14-11-2024 04:41 PM | Source: Yes Securities Ltd
Buy Cera Sanitaryware Ltd For Target Rs.8,224 by Yes Securities Ltd
Result Synopsis
Cera Sanitaryware Ltd (CRS) reported better than expected revenue but margins remained under-pressure owing to higher input cost and elevated other expenses. Revenue stood at Rs4.93Bn, a growth of 6%YoY (2-year CAGR stood at 9%) wherein major growth was driven by faucets biz which reported a growth of 21%YoY (2-year CAGR came in at 19%) constituting 41% of sales Vs 36% in Q2FY24. Sanitaryware biz constituted 46% of revenue Vs 51% in Q2FY24 and registered a degrowth of 4%YoY (2-year CAGR remained flattish). Input cost for the quarter was higher due to rise in brass cost which kept EBITDA margins under pressure at 14.6% Vs 16.5%/14.5% in Q2FY24/Q1FY25 respectively.
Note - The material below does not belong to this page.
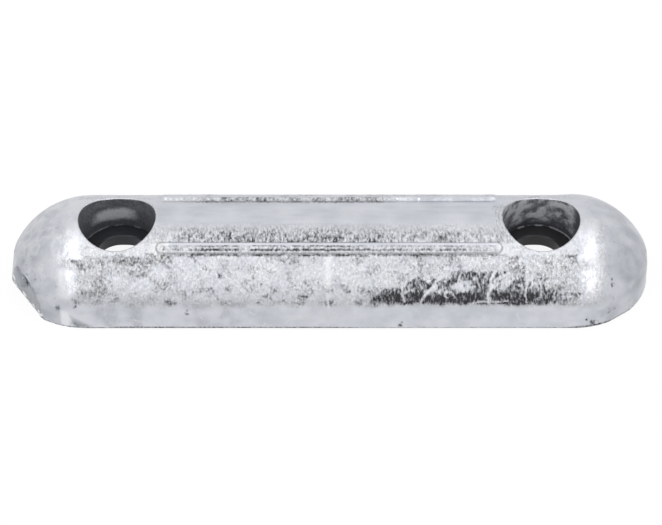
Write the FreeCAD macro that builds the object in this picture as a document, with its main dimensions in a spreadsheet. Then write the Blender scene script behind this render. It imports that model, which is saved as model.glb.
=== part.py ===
import FreeCAD, Part
import math
import os

import Sketcher

# Bolt-on hull anode: a zinc bar with a domed top and half-round ends, cast
# round a flat steel strap. Two counterbored holes let bolt heads clamp the
# strap to the hull. Millimetres; the base lies on Z = 0, the length along X.

SIZES = [
    ("overall_length", 306, "over the half-round ends, at the base"),
    ("overall_width", 77, "across the base"),
    ("overall_height", 36, "base to crown"),
    ("crease_height", 13.8, "top of the plain drafted side band"),
    ("side_draft", 9.5, "degrees that the side band leans inwards"),
    ("well_pitch", 200, "between the middles of the two bolt wells"),
    ("well_radius", 18.2, "counterbore for the bolt head and washer"),
    ("mouth_rounding", 0.6, "where the counterbore meets the dome"),
    ("relief_radius", 20, "shallow well in the underside, at the base"),
    ("relief_draft", 5, "degrees that the underside well opens out"),
    ("rib_end_gap", 0.8, "from each rib's end to the wells, along the bar"),
    ("rib_width", 6, "across the foot, along the dome"),
    ("rib_rise", 1.3, "above the dome"),
    ("rib_root", 1, "sunk below the dome, so that the foot is full"),
    ("rib_offset", 17.4, "from the middle of the bar"),
    ("rib_draft", 25, "degrees that the rib's sides lean inwards"),
    ("rib_rounding", 0.5, "along the rib's top edge"),
    ("gate_depth", 2.8, "cut off the base outline where the metal ran in"),
    ("gate_bearing", 36, "degrees from the length to the front, left end"),
    ("gate_lean", 14, "degrees that the gate cut leans outwards"),
    ("vent_depth", 0.9, "cut off the base outline where the mould vented"),
    ("vent_bearing", 54, "degrees from the length to the front, right end"),
    ("vent_lean", 10, "degrees that the vent cut leans outwards"),
    ("strap_overhang", 26, "flat steel bar, past the middle of each slot"),
    ("strap_width", 45, "wider than the wells, so the zinc grips its edges"),
    ("strap_thickness", 6, "flat bar"),
    ("strap_underside", 7.8, "zinc below the strap"),
    ("slot_pitch", 198, "between the middles of the two bolt slots"),
    ("slot_width", 21.6, "bolt slot, across the bar"),
    ("slot_length", 24.2, "bolt slot, along the bar"),
    ("slot_easing", 0.5, "chamfer at the top of each bolt slot"),
]

doc = FreeCAD.newDocument("hull_anode")
sheet = doc.addObject("Spreadsheet::Sheet", "sizes")
for row, (alias, value, note) in enumerate(SIZES, start=1):
    sheet.set("A%d" % row, alias)
    sheet.set("B%d" % row, str(value))
    sheet.set("C%d" % row, note)
    sheet.setAlias("B%d" % row, alias)
doc.recompute()

# Forms that follow from the sizes, as expressions
CREASE_HALF = "(sizes.overall_width / 2 - sizes.crease_height * tan(sizes.side_draft * 1 deg))"
DOME_RISE = "(sizes.overall_height - sizes.crease_height)"
DOME_RADIUS = "((%s ^ 2 + %s ^ 2) / (2 * %s))" % (CREASE_HALF, DOME_RISE, DOME_RISE)
END_CENTRE = "((sizes.overall_length - sizes.overall_width) / 2)"
BASE_RADIUS = "(sizes.overall_width / 2)"
STRAP_TOP = "(sizes.strap_underside + sizes.strap_thickness)"
STRAP_LENGTH = "(sizes.slot_pitch + 2 * sizes.strap_overhang)"
RIB_LENGTH = "(sizes.well_pitch - 2 * (sizes.well_radius + sizes.rib_end_gap))"

X_AXIS = FreeCAD.Vector(1, 0, 0)
Z_AXIS = FreeCAD.Vector(0, 0, 1)
SAME_PLACE = 1e-4


def size(alias):
    """A cell's value, for a sketch's first outline and for picking edges."""
    return float(getattr(sheet, alias))


def worth(expression):
    """What an expression over the sheet comes to."""
    return float(sheet.evalExpression(expression))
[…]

Moreover, margins were dented owing to higher other expenses. Though the company took price hike of 6% in faucets & 1% in sanitaryware, the same was implemented in Sep’24 and company will reap benefits from coming quarters.
Management Guidance
Management reiterated their long-term guidance of achieving Rs29Bn turnover by Mar’27. For FY25, company aims to report a high-single digit growth. Also, on the back of price-hikes and better product-mix, management expects margins should normalize to 16%-17% in H2YF25. Though the new sanitaryware plant has been deferred and start date will be re-visited post March’25, company does not foresee any impact on growth as sanitaryware plant can operate at 120% utilization levels.
Our View
Though CRS’ revenue in Q2FY25 was above our estimates, H1FY25’s topline remained flattish on YoY basis. Hence, we have largely maintained our revenue growth estimate for FY25 but owing to contraction in operating margins during H1FY25, we have revised our EBITDA margins downwards from 16%/16.5% to 14.8%/15.5% in FY25E/FY26E respectively. However, owing to lower tax rates in H1FY25, our EPS estimate has been downgraded by a mere 1%/3% for FY25E/FY26E respectively. Going ahead, we reckon demand for Sanitaryware & Faucets to improve from hereon with expected pick-up in demand from retail segment along with higher demand from project business. Hence, we expect Revenue/EBITDA/PAT growth of 11%/9%/8% respectively over FY24-FY27E. Notably, company Revenue/EBITDA/PAT grew by 14%/15%/26% over FY22-FY24. At CMP, the stock trades at P/E(x) of 32x/29x on FY26E/FY27E EPS of Rs214/Rs235 respectively. We have re-valued the company at P/E(x) of 35x on FY27E EPS, owing to slower growth Vs past 2-years, arriving at a target price of Rs8,224. Hence, we upgrade the stock to BUY.